Cleghorn v. Waterman

Decision Date24 October 1884
Citation16 Neb. 226,20 N.W. 877
PartiesCLEGHORN v. WATERMAN.
CourtNebraska Supreme Court

OPINION TEXT STARTS HERE

MAXWELL, J., dissenting.1

I am unable to give my assent to that portion of the opinion of the majority of the court which holds that the entry on the docket of the justice that “the defendant did not appear in person, and his attorney departed before the trial was had,” was improper, and of no effect. Section 1036 of the Code requires the justice to enter on his docket-- First, the title of every action in which the writ is served, or where the parties appear voluntarily; second, the date of the writ, the time of its return, and if an order to arrest the defendant or attach property was made, such fact must be stated, together with the affidavit upon which such order was made; third, the filing of the bill of particulars of either party, and the nature thereof, and, when not of too great length, the same shall be entered at length on the docket; fourth, which of the parties, if either of them, appear at the trial, etc.

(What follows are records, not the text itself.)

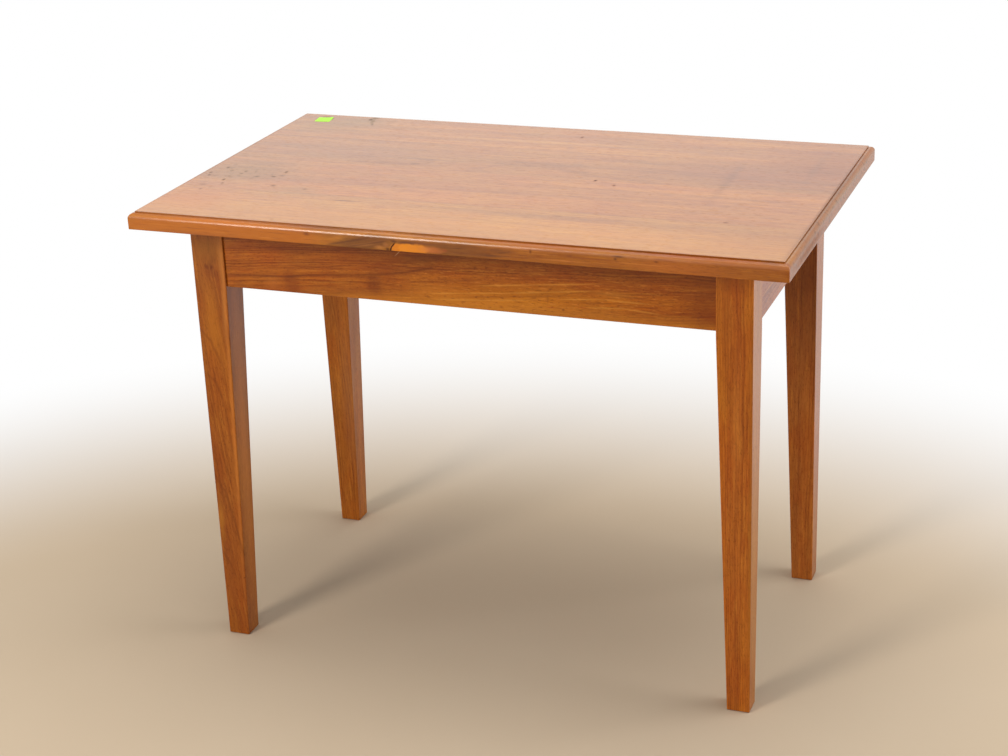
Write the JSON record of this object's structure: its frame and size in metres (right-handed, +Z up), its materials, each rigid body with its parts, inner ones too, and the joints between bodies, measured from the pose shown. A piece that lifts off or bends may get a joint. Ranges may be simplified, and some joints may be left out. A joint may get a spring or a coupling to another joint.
{
  "type": "side table",
  "caption": "Rectangular solid wood side table: inner-tapered square legs, plain aprons and a flat top with a stepped round moulded edge.",
  "frame": {"origin": "on the floor, under the middle of the table", "axes": "+X to the right along the front, +Y from the front to the back, +Z up"},
  "size_m": [0.71, 0.433, 0.522],
  "materials": {
    "cherry_top": "satin oiled",
    "cherry_frame": "satin oiled",
    "maple_buttons": "bare",
    "steel_screws": "satin"
  },
  "bodies": {
    "root": {"front_left_leg": "cherry_frame", "front_right_leg": "cherry_frame", "rear_left_leg": "cherry_frame", "rear_right_leg": "cherry_frame", "front_apron": "cherry_frame", "right_apron": "cherry_frame", "rear_apron": "cherry_frame", "left_apron": "cherry_frame", "front_board": "cherry_top", "front_middle_board": "cherry_top", "rear_middle_board": "cherry_top", "rear_board": "cherry_top", "front_button_1": "maple_buttons", "front_button_2": "maple_buttons", "front_button_3": "maple_buttons", "rear_button_1": "maple_buttons", "rear_button_2": "maple_buttons", "rear_button_3": "maple_buttons", "right_button": "maple_buttons", "left_button": "maple_buttons", "front_screw_1": "steel_screws", "front_screw_2": "steel_screws", "front_screw_3": "steel_screws", "rear_screw_1": "steel_screws", "rear_screw_2": "steel_screws", "rear_screw_3": "steel_screws", "right_screw": "steel_screws", "left_screw": "steel_screws"}
  },
  "joints": []
}
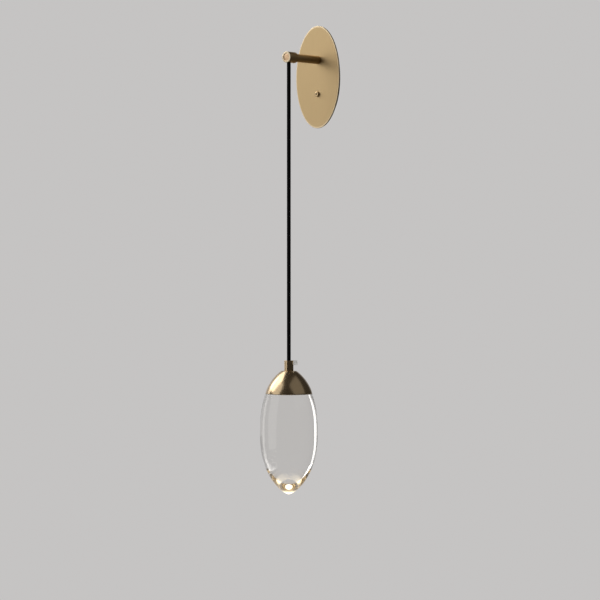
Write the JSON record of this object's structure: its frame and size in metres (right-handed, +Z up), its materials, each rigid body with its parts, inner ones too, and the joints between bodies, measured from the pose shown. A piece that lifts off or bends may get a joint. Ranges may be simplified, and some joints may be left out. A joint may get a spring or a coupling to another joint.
{
  "type": "wall lamp",
  "caption": "Wall lamp with an oval brass plate, a short arm and a solid crystal drop under a brass cap, hung on a black textile cord.",
  "frame": {"origin": "on the wall plane, behind the centre of the oval plate, midway between the two wall slots", "axes": "+Z up along the hanging cord, +Y into the wall, and the lamp stands out of the wall towards -Y"},
  "size_m": [0.084, 0.1297, 0.6834],
  "materials": {
    "plate_brass": "fine satin brass, clear lacquered",
    "arm_brass": "satin turned brass",
    "cap_brass": "brushed brass, turned round its axis",
    "screw_brass": "polished brass plating",
    "contact_brass": "plain machined brass",
    "zinc_steel": "zinc-plated steel",
    "black_coat": "matt black powder coat",
    "black_rubber": "matt moulded rubber",
    "white_nylon": "moulded white plastic",
    "clear_nylon": "clear natural nylon",
    "green_board": "circuit board with solder mask",
    "core_sheath": "silicone sheath, one core brown and one blue",
    "black_textile": "woven black textile sheath",
    "sink_aluminium": "turned aluminium",
    "white_board": "white solder mask on an aluminium core",
    "emitter": "yellow phosphor, lit",
    "clear_gasket": "translucent silicone",
    "crystal": "polished solid crystal, ground on its hidden top"
  },
  "bodies": {
    "wall_side": {"wall_strap": "zinc_steel", "back_box": "black_coat", "wall_plate": "plate_brass", "arm_tube": "arm_brass", "arm_head": "arm_brass", "root_washer": "zinc_steel", "root_nut": "zinc_steel", "plate_screw": "screw_brass", "cable_grommet": "black_rubber", "terminal_block": "white_nylon", "terminal_inserts": "contact_brass", "terminal_screws": "zinc_steel", "earth_screw": "contact_brass", "earth_washer": "zinc_steel", "driver_case": "white_nylon", "driver_cover": "white_nylon", "driver_board": "green_board", "mains_leads": "core_sheath", "cord_cores": "core_sheath", "cord_ferrule": "zinc_steel", "cord_in_head": "black_textile"},
    "bend": {"cord_bend": "black_textile"},
    "cord": {"cord_drop": "black_textile"},
    "pendant": {"cord_grip": "cap_brass", "grip_screw": "clear_nylon", "cap_dome": "cap_brass", "cap_nut": "zinc_steel", "heat_sink": "sink_aluminium", "led_board": "white_board", "led_emitter": "emitter", "led_screws": "zinc_steel", "reflector": "sink_aluminium", "led_leads": "core_sheath", "crystal_collar": "cap_brass", "rim_gasket": "clear_gasket", "crystal": "crystal"}
  },
  "joints": [
    {"name": "swing_out", "type": "hinge", "parent": "wall_side", "child": "bend", "pos_m": [0, -0.0877, 0.015], "axis": [1, 0, 0], "range_deg": [-45, 4.5]},
    {"name": "swing_side", "type": "hinge", "parent": "bend", "child": "cord", "pos_m": [0, -0.0877, 0.015], "axis": [0, 1, 0], "range_deg": [-45, 45]},
    {"name": "cord_twist", "type": "hinge", "parent": "cord", "child": "pendant", "pos_m": [0, -0.0877, -0.4216], "axis": [0, 0, 1], "range_deg": [-180, 180]}
  ]
}
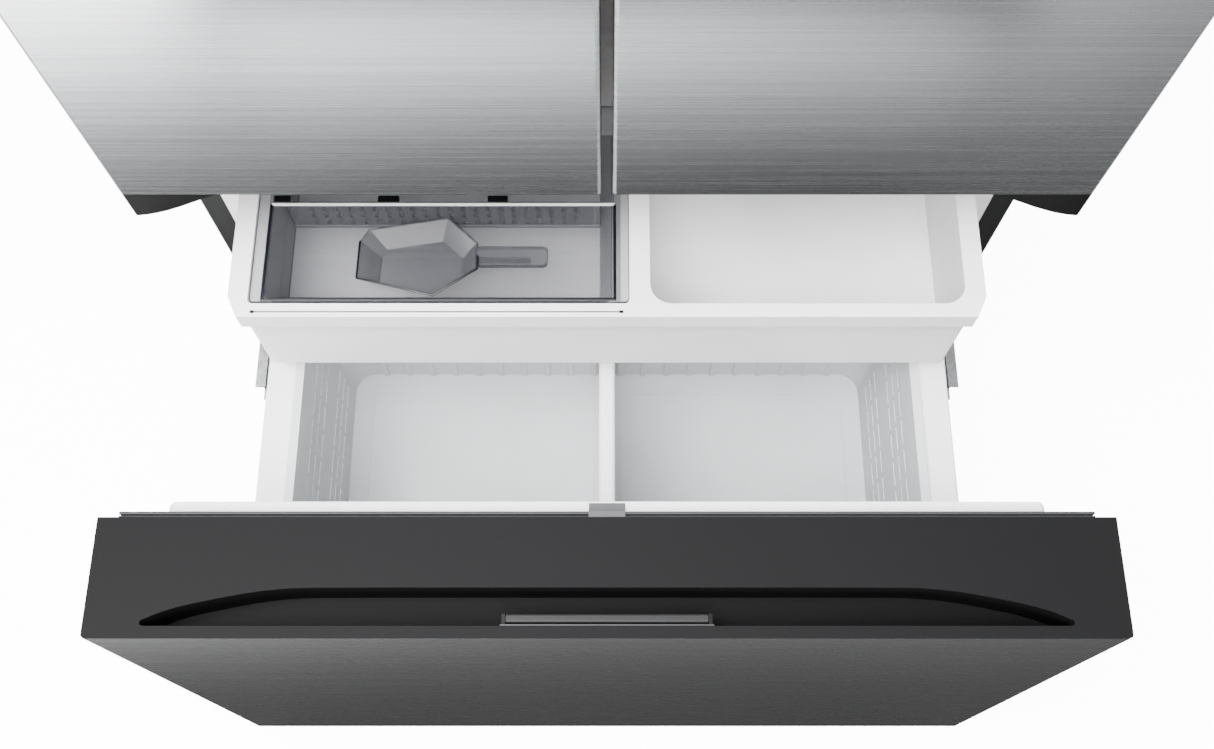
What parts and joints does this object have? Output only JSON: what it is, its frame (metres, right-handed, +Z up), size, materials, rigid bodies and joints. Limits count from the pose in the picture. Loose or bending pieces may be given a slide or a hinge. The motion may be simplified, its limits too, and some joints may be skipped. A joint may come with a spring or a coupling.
{
  "type": "french door refrigerator",
  "caption": "French door refrigerator with a bottom freezer drawer pulled out, its inner tray and basket, hinged doors, crispers, door bins and shelves.",
  "frame": {"origin": "on the floor, midway across the width, and midway between the open drawer's face and the back panel", "axes": "+Z up, the doors and the drawer face -Y, +X to the right of someone facing the doors"},
  "size_m": [0.908, 1.272, 1.778],
  "materials": {
    "steel_front": "brushed stainless, level grain",
    "cabinet_paint": "dark grey textured paint",
    "galvanised": "bare galvanised sheet",
    "foam": "rigid foam",
    "liner_white": "white moulded liner",
    "mullion_paint": "mid grey paint",
    "black_plastic": "black moulding",
    "dark_cap": "dark grey moulding",
    "hinge_steel": "plated steel",
    "bin_clear": "clear moulded plastic",
    "glass_clear": "tempered glass",
    "trim_grey": "light grey trim",
    "tray_white": "white moulding",
    "basket_white": "pale grey moulding",
    "ice_clear": "smoky clear plastic",
    "seal_grey": "grey magnetic gasket",
    "clip_grey": "mid grey clip",
    "lever_grey": "light grey lever",
    "rail_white": "white moulded rail cover over the moving slide",
    "slide_zinc": "zinc-plated slide",
    "coil_metal": "aluminium coil and fins",
    "copper_tube": "copper tube",
    "compressor_black": "black enamel",
    "fan_plastic": "black fan moulding",
    "foot_rubber": "dark foot",
    "roller_plastic": "hard roller"
  },
  "bodies": {
    "cabinet": {"cabinet_shell": "cabinet_paint", "back_panel": "galvanised", "machine_cover": "galvanised", "insulation": "foam", "fresh_food_liner": "liner_white", "freezer_liner": "liner_white", "mullion_cover": "mullion_paint", "base_frame": "galvanised", "toe_grille": "black_plastic", "door_hinges": "hinge_steel", "hinge_covers": "dark_cap", "shelf_frames": "trim_grey", "glass_shelves": "glass_clear", "shelf_ladders": "slide_zinc", "air_duct_cover": "liner_white", "evaporator_cover": "liner_white", "evaporator": "coil_metal", "ice_maker": "trim_grey", "slide_rails": "slide_zinc", "compressor": "compressor_black", "condenser_coil": "coil_metal", "drain_pan": "black_plastic", "fan_shroud": "galvanised", "refrigerant_tubes": "copper_tube"},
    "left_door": {"left_door_skin": "steel_front", "left_door_caps": "black_plastic", "left_door_core": "foam", "left_door_liner": "liner_white", "left_door_gasket": "seal_grey", "left_door_bins": "bin_clear"},
    "right_door": {"right_door_skin": "steel_front", "right_door_caps": "black_plastic", "right_door_core": "foam", "right_door_liner": "liner_white", "right_door_gasket": "seal_grey", "right_door_bins": "bin_clear"},
    "flip_mullion": {"flip_mullion": "dark_cap"},
    "crisper_left": {"crisper_left": "bin_clear"},
    "crisper_right": {"crisper_right": "bin_clear"},
    "freezer_drawer": {"drawer_skin": "steel_front", "drawer_top_cap": "dark_cap", "drawer_bottom_cap": "black_plastic", "drawer_core": "foam", "drawer_liner": "liner_white", "drawer_gasket": "seal_grey", "lower_basket": "basket_white", "basket_divider": "tray_white", "divider_clip": "clip_grey", "slides_inner": "rail_white", "lever_bracket": "lever_grey"},
    "slide_middles": {"slide_middle": "slide_zinc"},
    "release_lever": {"release_lever": "lever_grey"},
    "upper_tray": {"upper_tray": "tray_white", "ice_bin": "ice_clear", "ice_scoop": "ice_clear"},
    "evaporator_fan": {"evaporator_fan": "fan_plastic"},
    "condenser_fan": {"condenser_fan": "fan_plastic"},
    "rear_rollers": {"rear_rollers": "roller_plastic"},
    "levelling_foot_left": {"levelling_foot_left": "foot_rubber"},
    "levelling_foot_right": {"levelling_foot_right": "foot_rubber"}
  },
  "joints": [
    {"name": "left_door_hinge", "type": "hinge", "parent": "cabinet", "child": "left_door", "pos_m": [-0.432, -0.184, 1.24], "axis": [0, 0, -1], "range_deg": [0, 130]},
    {"name": "right_door_hinge", "type": "hinge", "parent": "cabinet", "child": "right_door", "pos_m": [0.432, -0.184, 1.24], "axis": [0, 0, 1], "range_deg": [0, 130]},
    {"name": "flip_mullion_hinge", "type": "hinge", "parent": "left_door", "child": "flip_mullion", "pos_m": [-0.0235, -0.1115, 1.21], "axis": [0, 0, -1], "range_deg": [0, 90]},
    {"name": "crisper_left_slide", "type": "slide", "parent": "cabinet", "child": "crisper_left", "axis": [0, -1, 0], "range_m": [0, 0.075]},
    {"name": "crisper_right_slide", "type": "slide", "parent": "cabinet", "child": "crisper_right", "axis": [0, -1, 0], "range_m": [0, 0.075]},
    {"name": "freezer_drawer_slide", "type": "slide", "parent": "cabinet", "child": "freezer_drawer", "axis": [0, -1, 0], "range_m": [-0.402, 0.03]},
    {"name": "slide_middle_slide", "type": "slide", "parent": "cabinet", "child": "slide_middles", "axis": [0, -1, 0], "range_m": [-0.201, 0.015]},
    {"name": "upper_tray_slide", "type": "slide", "parent": "cabinet", "child": "upper_tray", "axis": [0, -1, 0], "range_m": [-0.2031, 0.0152]},
    {"name": "release_lever_hinge", "type": "hinge", "parent": "freezer_drawer", "child": "release_lever", "pos_m": [0, -0.61755, 0.671], "axis": [1, 0, 0], "range_deg": [0, 12], "stiffness_Nm_per_rad": 0.6},
    {"name": "evaporator_fan_spin", "type": "hinge", "parent": "cabinet", "child": "evaporator_fan", "pos_m": [0, 0.536, 0.605], "axis": [0, 1, 0], "continuous": true},
    {"name": "condenser_fan_spin", "type": "hinge", "parent": "cabinet", "child": "condenser_fan", "pos_m": [-0.002, 0.4868, 0.154], "axis": [1, 0, 0], "continuous": true},
    {"name": "rear_roller_spin", "type": "hinge", "parent": "cabinet", "child": "rear_rollers", "pos_m": [0, 0.5648, 0.024], "axis": [1, 0, 0], "continuous": true},
    {"name": "levelling_foot_left_turn", "type": "hinge", "parent": "cabinet", "child": "levelling_foot_left", "pos_m": [-0.424, -0.0838, 0.02], "axis": [0, 0, 1], "continuous": true},
    {"name": "levelling_foot_right_turn", "type": "hinge", "parent": "cabinet", "child": "levelling_foot_right", "pos_m": [0.424, -0.0838, 0.02], "axis": [0, 0, 1], "continuous": true}
  ],
  "couplings": [
    {"joint": "slide_middle_slide", "follows": "freezer_drawer_slide", "ratio": 0.5},
    {"joint": "upper_tray_slide", "follows": "freezer_drawer_slide", "ratio": 0.50497}
  ]
}
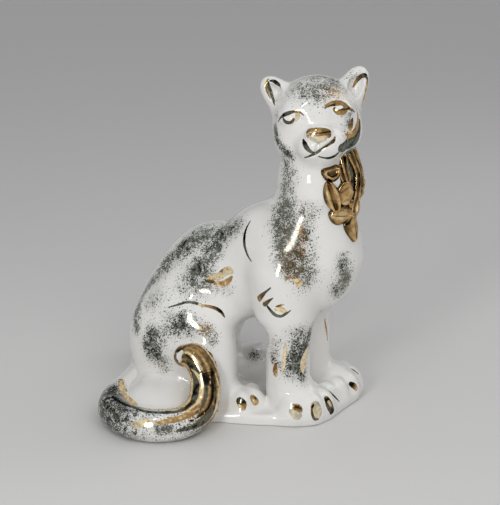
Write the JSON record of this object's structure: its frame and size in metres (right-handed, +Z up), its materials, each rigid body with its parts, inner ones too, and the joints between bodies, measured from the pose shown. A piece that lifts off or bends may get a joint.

In the docket entry objected to, the justice stated that the defendant's attorney appeared at the time set for trial and filed an answer, and then departed before the trial. The filing of the answer alone did not waive the requirement of the statute that the defendant shall appear at the trial and contest the plaintiff's right to recover, in order that, if aggrieved by the judgment, he may appeal to the district court. Justices' courts are provided for the trial of minor causes, and if a party, when served with summons, upon which is indorsed the amount for which the plaintiff will take judgment if he fail to appear, permits judgment to be taken against himself without resisting the claim, the presumption is it is just, and that there is no defense. If a party has been prevented from making his defense, the law grants him the right to have the judgment set aside, and to make his defense. But if a defendant, by merely filing an answer, may then absent himself from the trial and still appeal, then he need not contest his right before the justice, and the case of Clendenning v. Crawford, 7 Neb. 474, and other cases following and approving that decision, are practically overruled, although cited with approval in the majority opinion. If a change is made it should be done by the legislature, and not by the court.

The judgment should be affirmed.

1. For majority opinion see 20 N.W. 636.